─── EXTRACTED DATA ───

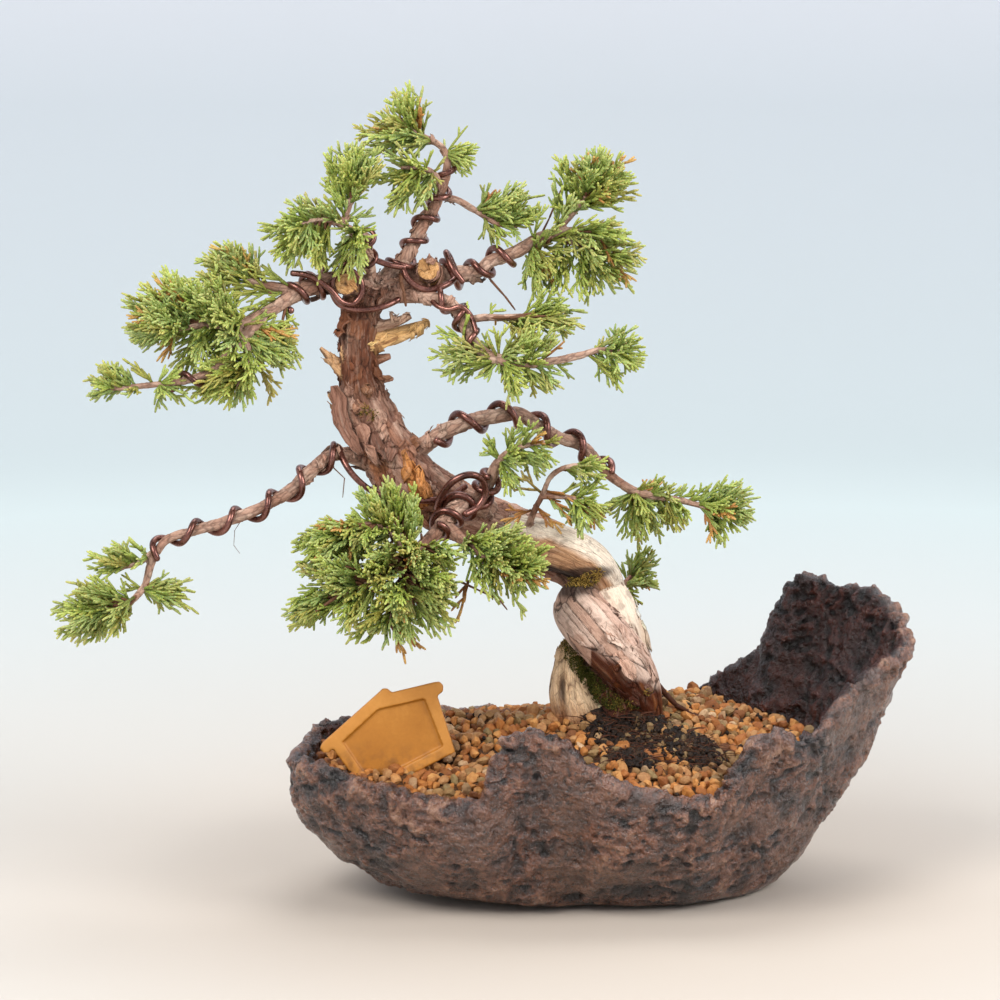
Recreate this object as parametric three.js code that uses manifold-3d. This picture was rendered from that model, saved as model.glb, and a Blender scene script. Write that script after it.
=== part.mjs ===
// A juniper bonsai in a rock-like crescent pot: pot, drainage nets, granular soil, one tree of wood
// with its deadwood stubs, shaping wire, foliage pads and a blank house-shaped label.
// Millimetres, +Z up, the front of the tree faces -Y. The origin is the middle of the pot's flat foot.
import * as THREE from "three";
import { mergeVertices } from "three/addons/utils/BufferGeometryUtils.js";
import Module from "manifold-3d";

const wasm = await Module();
wasm.setup();

// ---------------------------------------------------------------- driving dimensions

const GAP = 0.3; // clearance between neighbouring pieces

const POT = {
  sides: 56,
  wall: 9, // thickness of the wall below the rim
  floor: 9, // height of the inside floor over the foot
  foot: { middle: 4, halfLength: 54, halfWidth: 32 },
  lump: 2.3, // height of the rock's larger lumps
  outerSteps: 6,
  innerSteps: 4,
};

// The outer edge of the rim, anticlockwise seen from above, from the right-hand end.
const RIM = [
  [113, -4, 94], [112, 9, 101], [107, 21, 110], [100, 33, 110], [92, 41, 110], [83, 47, 112],
  [75, 52, 113], [71, 56, 102], [68, 60, 89], [62, 63, 81], [51, 66, 74], [40, 69, 66], [22, 71, 60],
  [-15, 72, 57], [-48, 68, 55], [-80, 54, 56], [-99, 35, 58], [-108, 22, 61], [-115, 12, 61],
  [-118, 0, 59], [-119, -14, 58], [-121, -30, 58], [-117, -41, 58], [-106, -50, 57], [-97, -57, 53],
  [-86, -63, 52], [-75, -68, 50], [-60, -71, 47], [-50, -72, 48], [-46, -73, 60], [-42, -73, 70],
  [-34, -73, 75], [-21, -73, 71], [-14, -73, 64], [-5, -73, 57], [7, -73, 53], [19, -72, 50],
  [29, -71, 48], [37, -70, 50], [44, -67, 61], [50, -64, 69], [57, -60, 73], [67, -53, 67],
  [80, -42, 71], [87, -34, 82], [99, -20, 87],
];

const DRAIN = { radius: 6, offset: 26, netSize: 20, netThickness: 0.8, netHole: 6, netPitch: 8 };

const SOIL = {
  level: 52.5, // height in the middle, under the mounds
  slope: 0.1, // it rises towards the back
  mounds: [
    { at: [-12, 14], height: 17.5, reach: 52 }, // it is heaped up behind the trunk
    { at: [0, -2], height: 8, reach: 26 }, // and round its foot
  ],
  grain: 9.4, // spacing of the relief's grains, larger than life
  relief: 2.8,
  fit: { scale: 0.992, about: 40 }, // the filling is the pot's inside, made smaller about that height
};

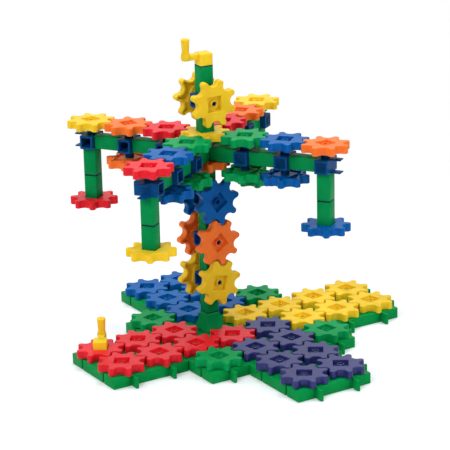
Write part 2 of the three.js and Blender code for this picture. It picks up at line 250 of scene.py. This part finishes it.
def mirrored_copy(bm, direction):
    """All that is there once more on the other side of a line, joined to it."""
    copied = bmesh.ops.duplicate(bm, geom=bm.verts[:] + bm.edges[:] + bm.faces[:])["geom"]
    bmesh.ops.transform(bm, matrix=across(direction), verts=vertices(copied))
    bmesh.ops.remove_doubles(bm, verts=bm.verts, dist=weld)


def thicken(bm, faces, height):
    """A flat outline pushed up into a closed slab."""
    raised = bmesh.ops.extrude_face_region(bm, geom=faces, use_keep_orig=True)["geom"]
    bmesh.ops.translate(bm, verts=vertices(raised), vec=(0, 0, height))
    bmesh.ops.recalc_face_normals(bm, faces=bm.faces)


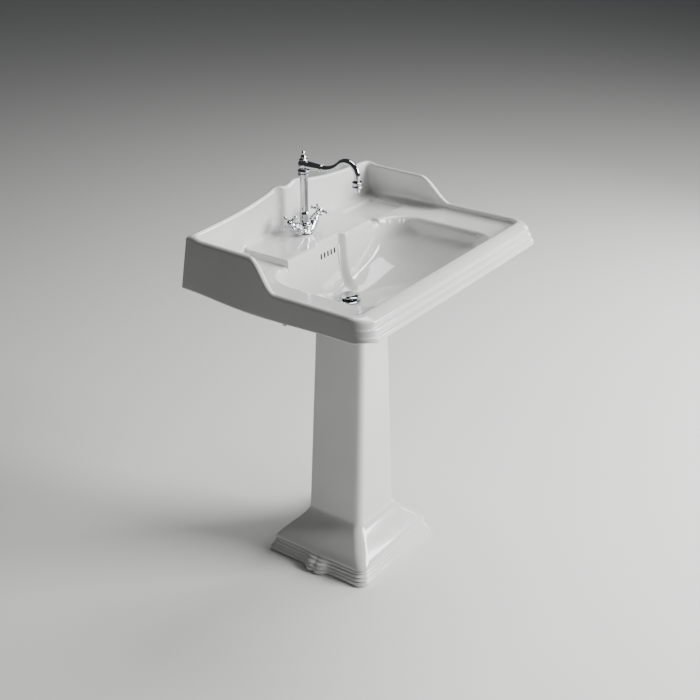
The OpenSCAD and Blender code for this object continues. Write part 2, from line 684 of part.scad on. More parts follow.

───

#### THE TASK
Would you restate each of the entries word for word?

#### WRITTEN SOLUTION
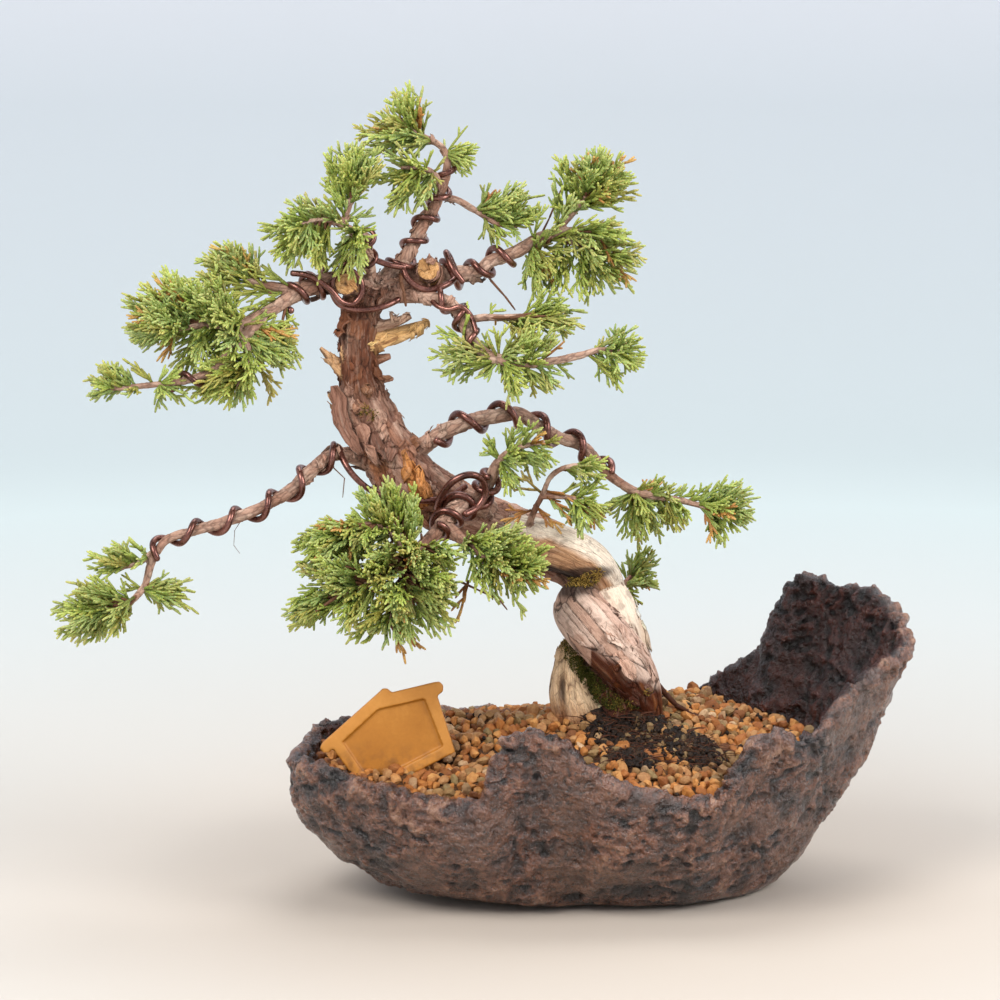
Recreate this object as parametric three.js code that uses manifold-3d. This picture was rendered from that model, saved as model.glb, and a Blender scene script. Write that script after it.
=== part.mjs ===
// A juniper bonsai in a rock-like crescent pot: pot, drainage nets, granular soil, one tree of wood
// with its deadwood stubs, shaping wire, foliage pads and a blank house-shaped label.
// Millimetres, +Z up, the front of the tree faces -Y. The origin is the middle of the pot's flat foot.
import * as THREE from "three";
import { mergeVertices } from "three/addons/utils/BufferGeometryUtils.js";
import Module from "manifold-3d";

const wasm = await Module();
wasm.setup();

// ---------------------------------------------------------------- driving dimensions

const GAP = 0.3; // clearance between neighbouring pieces

const POT = {
  sides: 56,
  wall: 9, // thickness of the wall below the rim
  floor: 9, // height of the inside floor over the foot
  foot: { middle: 4, halfLength: 54, halfWidth: 32 },
  lump: 2.3, // height of the rock's larger lumps
  outerSteps: 6,
  innerSteps: 4,
};

// The outer edge of the rim, anticlockwise seen from above, from the right-hand end.
const RIM = [
  [113, -4, 94], [112, 9, 101], [107, 21, 110], [100, 33, 110], [92, 41, 110], [83, 47, 112],
  [75, 52, 113], [71, 56, 102], [68, 60, 89], [62, 63, 81], [51, 66, 74], [40, 69, 66], [22, 71, 60],
  [-15, 72, 57], [-48, 68, 55], [-80, 54, 56], [-99, 35, 58], [-108, 22, 61], [-115, 12, 61],
  [-118, 0, 59], [-119, -14, 58], [-121, -30, 58], [-117, -41, 58], [-106, -50, 57], [-97, -57, 53],
  [-86, -63, 52], [-75, -68, 50], [-60, -71, 47], [-50, -72, 48], [-46, -73, 60], [-42, -73, 70],
  [-34, -73, 75], [-21, -73, 71], [-14, -73, 64], [-5, -73, 57], [7, -73, 53], [19, -72, 50],
  [29, -71, 48], [37, -70, 50], [44, -67, 61], [50, -64, 69], [57, -60, 73], [67, -53, 67],
  [80, -42, 71], [87, -34, 82], [99, -20, 87],
];

const DRAIN = { radius: 6, offset: 26, netSize: 20, netThickness: 0.8, netHole: 6, netPitch: 8 };

const SOIL = {
  level: 52.5, // height in the middle, under the mounds
  slope: 0.1, // it rises towards the back
  mounds: [
    { at: [-12, 14], height: 17.5, reach: 52 }, // it is heaped up behind the trunk
    { at: [0, -2], height: 8, reach: 26 }, // and round its foot
  ],
  grain: 9.4, // spacing of the relief's grains, larger than life
  relief: 2.8,
  fit: { scale: 0.992, about: 40 }, // the filling is the pot's inside, made smaller about that height
};

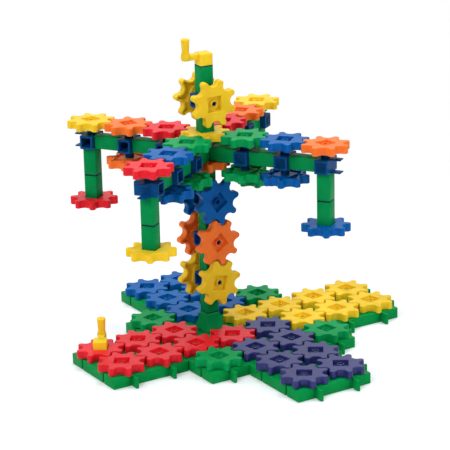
Write part 2 of the three.js and Blender code for this picture. It picks up at line 250 of scene.py. This part finishes it.
def mirrored_copy(bm, direction):
    """All that is there once more on the other side of a line, joined to it."""
    copied = bmesh.ops.duplicate(bm, geom=bm.verts[:] + bm.edges[:] + bm.faces[:])["geom"]
    bmesh.ops.transform(bm, matrix=across(direction), verts=vertices(copied))
    bmesh.ops.remove_doubles(bm, verts=bm.verts, dist=weld)


def thicken(bm, faces, height):
    """A flat outline pushed up into a closed slab."""
    raised = bmesh.ops.extrude_face_region(bm, geom=faces, use_keep_orig=True)["geom"]
    bmesh.ops.translate(bm, verts=vertices(raised), vec=(0, 0, height))
    bmesh.ops.recalc_face_normals(bm, faces=bm.faces)


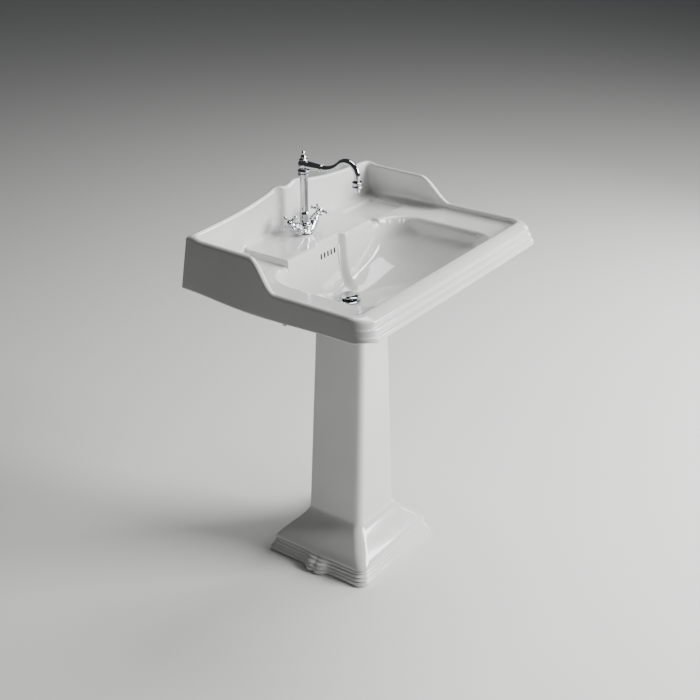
The OpenSCAD and Blender code for this object continues. Write part 2, from line 684 of part.scad on. More parts follow.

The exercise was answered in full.